### [Exercise instructions]
Pull out every line with the word "lifts".

### [Material to process]
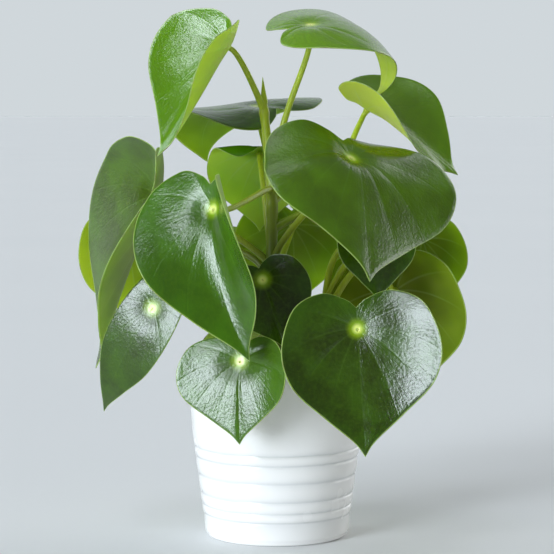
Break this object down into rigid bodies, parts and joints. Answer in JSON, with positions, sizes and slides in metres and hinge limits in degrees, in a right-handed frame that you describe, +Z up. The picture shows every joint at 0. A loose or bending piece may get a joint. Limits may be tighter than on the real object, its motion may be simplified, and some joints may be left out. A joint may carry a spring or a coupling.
{
  "type": "potted peperomia plant",
  "caption": "Bushy peperomia with thick glossy heart-shaped leaves on long petioles, growing in a ribbed white ceramic pot. Decorative house plant that stands on a flat surface.",
  "frame": {"origin": "middle of the pot's flat foot, on the surface that the pot stands on", "axes": "+Z up, -Y the front that faces the viewer, +X to the viewer's right"},
  "size_m": [0.2486, 0.237, 0.3268],
  "materials": {
    "glaze": "glossy white glaze",
    "soil": "rough crumbly potting soil",
    "stem": "smooth fleshy green stem",
    "leaf": "waxy glossy green leaf"
  },
  "bodies": {
    "root": {"pot": "glaze", "soil": "soil", "stem_main": "stem", "stem_right": "stem", "leaf_upper_left": "leaf", "leaf_top": "leaf", "leaf_front_right": "leaf", "leaf_upper_right": "leaf", "leaf_back_high": "leaf", "leaf_back_centre": "leaf", "leaf_left": "leaf", "leaf_left_back": "leaf", "leaf_low_left": "leaf", "leaf_front_left": "leaf", "leaf_low_right": "leaf", "leaf_right_back": "leaf", "leaf_right_high": "leaf", "leaf_inner_right": "leaf", "leaf_back_low_right": "leaf", "leaf_inner_front": "leaf", "leaf_low_front": "leaf", "leaf_back_middle": "leaf", "leaf_behind_right": "leaf", "leaf_behind_left": "leaf", "leaf_behind_low": "leaf", "leaf_behind_low_right": "leaf", "leaf_behind_low_left": "leaf"}
  },
  "joints": []
}
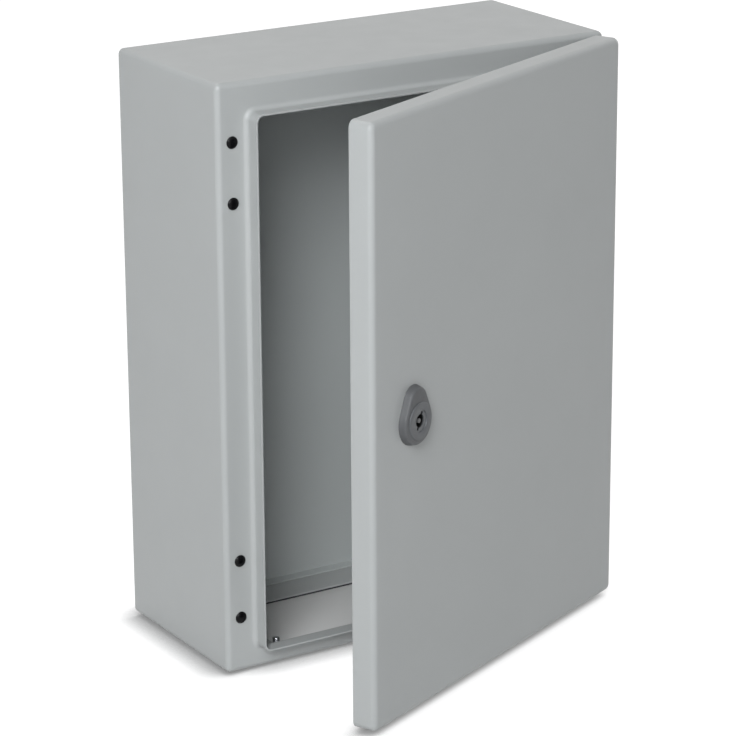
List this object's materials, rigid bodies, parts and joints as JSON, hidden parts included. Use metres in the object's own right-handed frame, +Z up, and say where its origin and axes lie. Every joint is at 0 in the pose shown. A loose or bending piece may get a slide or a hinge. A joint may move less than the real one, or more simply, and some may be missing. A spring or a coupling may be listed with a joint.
{
  "type": "wall enclosure",
  "caption": "Sheet-steel wall enclosure with a folded sealing lip, a side-hinged door on concealed hinges and a quarter-turn lock, standing with its door ajar.",
  "frame": {"origin": "on the wall plane, the centre of the four wall holes and of the back panel", "axes": "+X to the right when facing the door, +Y into the wall, +Z up; the door opens towards -Y on hinges at +X"},
  "size_m": [0.3007, 0.267, 0.4025],
  "materials": {
    "paint_grey": "satin light grey powder coat with fine orange peel",
    "gland_paint": "satin light grey powder coat",
    "zinc_plate": "bright zinc plating",
    "zinc_cast": "matt zinc plating on bent steel",
    "pin_steel": "drawn steel",
    "foam_rubber": "closed-cell foam with a matt skin",
    "black_plastic": "satin black polyamide",
    "lock_grey": "satin dark grey glass-filled polyamide",
    "lock_metal": "die-cast zinc, satin dark grey coat"
  },
  "bodies": {
    "body": {"body_shell": "paint_grey", "back_panel": "paint_grey", "mounting_plate_studs": "zinc_plate", "body_earth_stud": "zinc_plate", "body_earth_nut": "zinc_plate", "gland_plate": "gland_paint", "gland_gasket": "foam_rubber", "gland_nuts": "zinc_plate", "hinge_hole_plugs": "black_plastic", "upper_hinge_bracket": "zinc_cast", "lower_hinge_bracket": "zinc_cast", "hinge_bracket_screws": "zinc_plate", "hinge_bracket_nuts": "zinc_plate"},
    "door": {"door_panel": "paint_grey", "door_gasket": "foam_rubber", "upper_hinge_leaf": "zinc_cast", "lower_hinge_leaf": "zinc_cast", "hinge_leaf_studs": "zinc_plate", "hinge_leaf_nuts": "zinc_plate", "upper_hinge_pin": "pin_steel", "lower_hinge_pin": "pin_steel", "lock_escutcheon": "lock_grey", "lock_housing": "lock_metal", "lock_washer": "zinc_plate", "lock_nut": "zinc_plate", "door_earth_stud": "zinc_plate", "door_earth_nut": "zinc_plate"},
    "lock": {"lock_rotor": "lock_metal", "lock_cam": "zinc_plate", "cam_screw": "zinc_plate"}
  },
  "joints": [
    {"name": "door_hinge", "type": "hinge", "parent": "body", "child": "door", "pos_m": [0.1435, -0.1415, 0], "axis": [0, 0, 1], "range_deg": [-24, 106]},
    {"name": "lock_turn", "type": "hinge", "parent": "door", "child": "lock", "pos_m": [-0.08006, -0.25034, 0], "axis": [-0.4067, 0.9135, 0], "range_deg": [0, 90]}
  ]
}
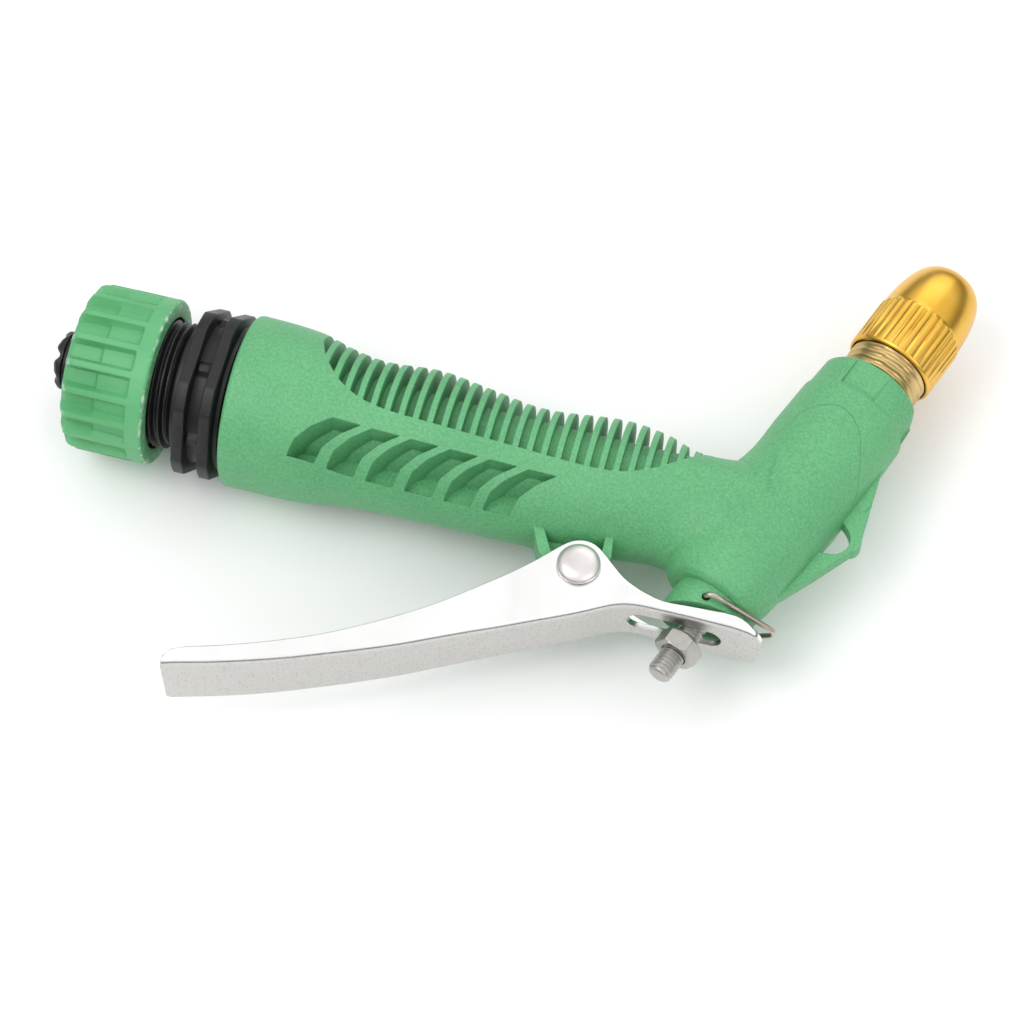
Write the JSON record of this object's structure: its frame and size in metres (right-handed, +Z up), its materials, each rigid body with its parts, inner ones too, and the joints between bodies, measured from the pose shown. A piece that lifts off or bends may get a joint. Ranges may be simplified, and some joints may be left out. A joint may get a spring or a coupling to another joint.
{
  "type": "hose spray nozzle",
  "caption": "Hose spray nozzle with a ribbed hose coupling, finger-ribbed plastic grip, bent-back steel trigger lever, leaning barrel and an adjustable screw cap.",
  "frame": {"origin": "centre of the object's footprint, at the lowest point as it lies on its side", "axes": "+X along the grip from the hose coupling to the head, +Y towards the finger ribs and the spray cap, +Z up, across the mould's parting plane"},
  "size_m": [0.1764, 0.1276, 0.0349],
  "materials": {
    "green_plastic": "satin moulded plastic with a fine spark-eroded grain",
    "nut_green_plastic": "satin moulded plastic, slightly more saturated, with worn pale rib edges",
    "black_plastic": "semi-gloss black nylon",
    "gold_metal": "gold anodised, bright turned",
    "champagne_metal": "pale gold anodised, bright turned",
    "polished_steel": "bright plated pressed steel",
    "rivet_steel": "plated, slightly dimpled head",
    "zinc_steel": "zinc plated",
    "spring_wire": "drawn wire, slightly tarnished",
    "seal_rubber": "matte black rubber"
  },
  "bodies": {
    "body": {"body": "green_plastic", "inlet_adapter": "black_plastic", "hose_tail": "black_plastic", "inlet_washer": "seal_rubber", "adapter_o_ring": "seal_rubber", "nozzle_nipple": "champagne_metal", "nipple_o_ring": "seal_rubber", "gland_packing": "seal_rubber", "packing_ring": "black_plastic", "pivot_rivet": "rivet_steel", "rivet_washer": "polished_steel", "pivot_bush": "black_plastic"},
    "trigger": {"lever": "polished_steel"},
    "valve": {"valve_rod": "zinc_steel", "valve_cone": "seal_rubber", "spring_seat": "zinc_steel", "return_spring": "spring_wire"},
    "rod_nut": {"adjusting_nut": "zinc_steel"},
    "cap_slide": {"cap_o_ring": "seal_rubber"},
    "cap": {"spray_cap": "gold_metal"},
    "nut_slide": {"hose_collet": "black_plastic"},
    "hose_nut": {"coupling_nut": "nut_green_plastic"},
    "clip": {"wire_clip": "spring_wire"}
  },
  "joints": [
    {"name": "trigger_hinge", "type": "hinge", "parent": "body", "child": "trigger", "pos_m": [0.0251, -0.02283, 0.01746], "axis": [0, 0, 1], "range_deg": [-10.9, 0], "stiffness_Nm_per_rad": 2, "springref_deg": 5.73},
    {"name": "valve_travel", "type": "slide", "parent": "body", "child": "valve", "axis": [0.3518, 0.9361, 0], "range_m": [-0.0047, 0], "deforming": ["return_spring"]},
    {"name": "rod_nut_turn", "type": "hinge", "parent": "valve", "child": "rod_nut", "pos_m": [0.04731, -0.03207, 0.01746], "axis": [0.3518, 0.9361, 0], "continuous": true},
    {"name": "cap_travel", "type": "slide", "parent": "body", "child": "cap_slide", "axis": [0.3518, 0.9361, 0], "range_m": [0, 0.0025]},
    {"name": "cap_turn", "type": "hinge", "parent": "cap_slide", "child": "cap", "pos_m": [0.07679, 0.04637, 0.01746], "axis": [0.3518, 0.9361, 0], "range_deg": [0, 540]},
    {"name": "nut_travel", "type": "slide", "parent": "body", "child": "nut_slide", "axis": [1, 0, 0], "range_m": [-0.0037, 0]},
    {"name": "nut_turn", "type": "hinge", "parent": "nut_slide", "child": "hose_nut", "pos_m": [-0.0738, -0.00043, 0.01746], "axis": [1, 0, 0], "range_deg": [-720, 0]},
    {"name": "clip_swing", "type": "hinge", "parent": "body", "child": "clip", "pos_m": [0.0505, -0.02373, 0.01746], "axis": [0, 0, 1], "range_deg": [-6, 0]}
  ],
  "couplings": [
    {"joint": "valve_travel", "follows": "trigger_hinge", "m_per_rad": 0.02406},
    {"joint": "cap_travel", "follows": "cap_turn", "m_per_rad": 0.00025465},
    {"joint": "nut_travel", "follows": "nut_turn", "m_per_rad": 0.00028871}
  ]
}
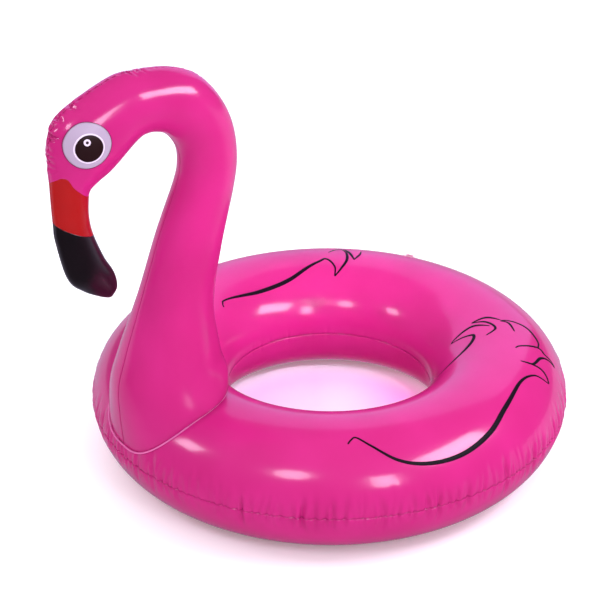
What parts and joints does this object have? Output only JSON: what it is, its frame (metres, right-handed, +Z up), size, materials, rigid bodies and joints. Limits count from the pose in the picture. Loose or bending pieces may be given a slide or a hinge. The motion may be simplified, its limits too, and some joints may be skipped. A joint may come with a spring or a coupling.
{
  "type": "inflatable pool float",
  "caption": "Blown-up swim ring with a curved bird's neck and hooked beak, printed eyes and wings, and push-in air valves.",
  "frame": {"origin": "middle of the float's outline on the floor, at floor level", "axes": "+Z up, -X forward to the beak, +Y to the float's right-hand side; Y = 0 is the plane of symmetry"},
  "size_m": [1.0252, 0.92, 0.8484],
  "materials": {
    "pink_film": "glossy, slightly see-through hot-pink vinyl film",
    "red_film": "glossy vinyl film printed red",
    "black_film": "glossy vinyl film printed black",
    "white_ink": "white print under a glossy film surface",
    "dark_ink": "black-brown print under a glossy film surface",
    "valve_moulding": "soft see-through pink moulding"
  },
  "bodies": {
    "float_body": {"ring_top_panel": "pink_film", "ring_bottom_panel": "pink_film", "neck_left_panel": "pink_film", "neck_right_panel": "pink_film", "beak_red_left": "red_film", "beak_red_right": "red_film", "beak_tip_left": "black_film", "beak_tip_right": "black_film", "eye_white_left": "white_ink", "eye_white_right": "white_ink", "pupil_left": "dark_ink", "pupil_right": "dark_ink", "ring_valve_base": "valve_moulding", "neck_valve_base": "valve_moulding"},
    "ring_valve_stem": {"ring_valve_stem": "valve_moulding", "ring_valve_tether": "valve_moulding"},
    "ring_valve_cap": {"ring_valve_cap": "valve_moulding"},
    "ring_valve_flap": {"ring_valve_flap": "valve_moulding"},
    "neck_valve_stem": {"neck_valve_stem": "valve_moulding", "neck_valve_tether": "valve_moulding"},
    "neck_valve_cap": {"neck_valve_cap": "valve_moulding"},
    "neck_valve_flap": {"neck_valve_flap": "valve_moulding"}
  },
  "joints": [
    {"name": "ring_valve_pull_out", "type": "slide", "parent": "float_body", "child": "ring_valve_stem", "axis": [0.4177, 0.2412, 0.876], "range_m": [0, 0.0135]},
    {"name": "ring_valve_uncap", "type": "slide", "parent": "ring_valve_stem", "child": "ring_valve_cap", "axis": [0.4177, 0.2412, 0.876], "range_m": [0, 0.009], "deforming": ["ring_valve_tether"]},
    {"name": "ring_valve_check_flap", "type": "hinge", "parent": "ring_valve_stem", "child": "ring_valve_flap", "pos_m": [0.38466, 0.19174, 0.19557], "axis": [-0.5, 0.866, 0], "range_deg": [0, 50], "stiffness_Nm_per_rad": 0.002},
    {"name": "neck_valve_pull_out", "type": "slide", "parent": "float_body", "child": "neck_valve_stem", "axis": [0, 0.9976, 0.0698], "range_m": [0, 0.0135]},
    {"name": "neck_valve_uncap", "type": "slide", "parent": "neck_valve_stem", "child": "neck_valve_cap", "axis": [0, 0.9976, 0.0698], "range_m": [0, 0.009], "deforming": ["neck_valve_tether"]},
    {"name": "neck_valve_check_flap", "type": "hinge", "parent": "neck_valve_stem", "child": "neck_valve_flap", "pos_m": [-0.27744, 0.03494, 0.45], "axis": [0, 0.0698, -0.9976], "range_deg": [0, 50], "stiffness_Nm_per_rad": 0.002}
  ]
}
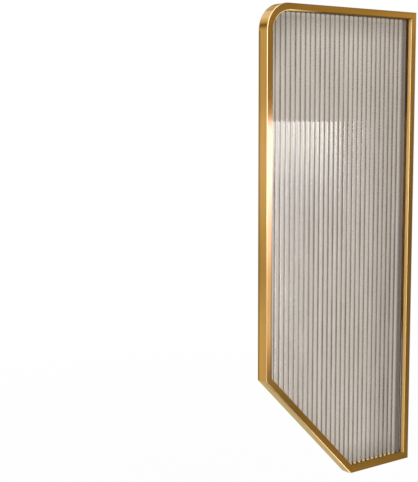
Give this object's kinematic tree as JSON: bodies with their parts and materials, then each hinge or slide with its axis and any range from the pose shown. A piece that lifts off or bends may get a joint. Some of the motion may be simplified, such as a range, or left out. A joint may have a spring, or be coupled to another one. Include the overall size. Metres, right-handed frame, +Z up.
{
  "type": "urinal privacy screen",
  "caption": "Wall-hung privacy screen: upright fluted glass in a slim brushed gold frame with a rounded top front corner and a sloping lower front corner.",
  "frame": {"origin": "on the wall plane, halfway up the screen and halfway through its thickness, at the centre of the wall fixing holes", "axes": "+X out from the wall along the screen, +Y towards the fluted side of the glass, +Z up"},
  "size_m": [0.42, 0.028, 1],
  "materials": {
    "gold_frame": "brushed, anodised gold, grain along each member",
    "gold_casting": "brushed, plated gold, grain round the bend",
    "corner_key": "as cast",
    "mill_aluminium": "mill",
    "screw_steel": "plain stainless",
    "fluted_glass": "toughened, convex flutes on one side, smooth on the other",
    "gasket_rubber": "matt black",
    "block_rubber": "matt black, hard"
  },
  "bodies": {
    "root": {"wall_stile": "gold_frame", "top_rail": "gold_frame", "corner_bend": "gold_casting", "front_stile": "gold_frame", "slope_rail": "gold_frame", "bottom_rail": "gold_frame", "top_wall_key": "corner_key", "slope_top_key": "corner_key", "slope_bottom_key": "corner_key", "bottom_wall_key": "corner_key", "key_screws": "screw_steel", "wall_channel": "mill_aluminium", "lock_screws": "screw_steel", "glass_pane": "fluted_glass", "near_gasket_wall": "gasket_rubber", "near_gasket_front": "gasket_rubber", "near_gasket_slope": "gasket_rubber", "near_gasket_bottom": "gasket_rubber", "far_gasket_wall": "gasket_rubber", "far_gasket_front": "gasket_rubber", "far_gasket_slope": "gasket_rubber", "far_gasket_bottom": "gasket_rubber", "setting_blocks": "block_rubber", "side_spacers": "block_rubber"}
  },
  "joints": []
}
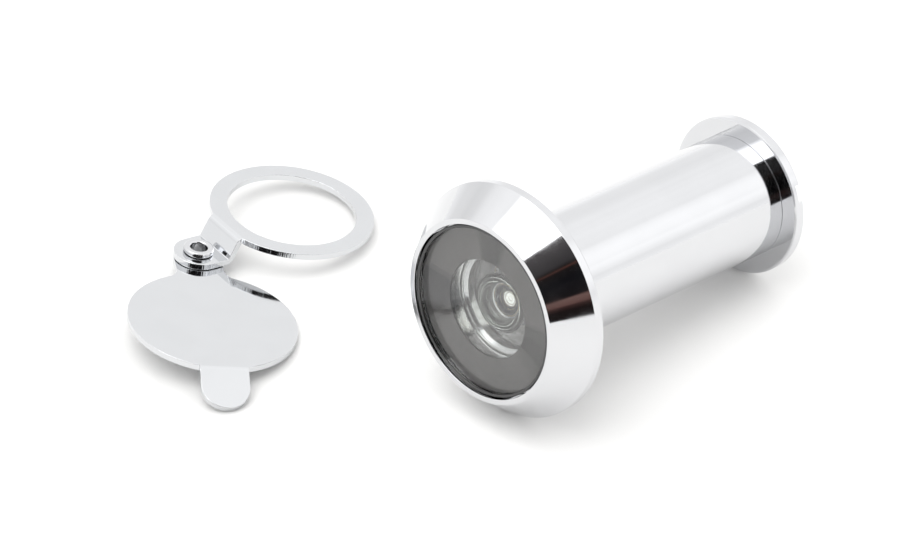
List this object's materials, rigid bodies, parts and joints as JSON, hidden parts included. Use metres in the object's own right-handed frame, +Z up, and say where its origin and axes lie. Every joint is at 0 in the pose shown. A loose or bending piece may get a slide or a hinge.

### [Correct answer]
Write the JSON record of this object's structure: its frame and size in metres (right-handed, +Z up), its materials, each rigid body with its parts, inner ones too, and the joints between bodies, measured from the pose shown. A piece that lifts off or bends may get a joint. Ranges may be simplified, and some joints may be left out. A joint may get a spring or a coupling to another joint.
Give this object's kinematic tree as JSON: bodies with their parts and materials, then each hinge or slide with its axis and any range from the pose shown. A piece that lifts off or bends may get a joint. Some of the motion may be simplified, such as a range, or left out. A joint may have a spring, or be coupled to another one. Include the overall size. Metres, right-handed frame, +Z up.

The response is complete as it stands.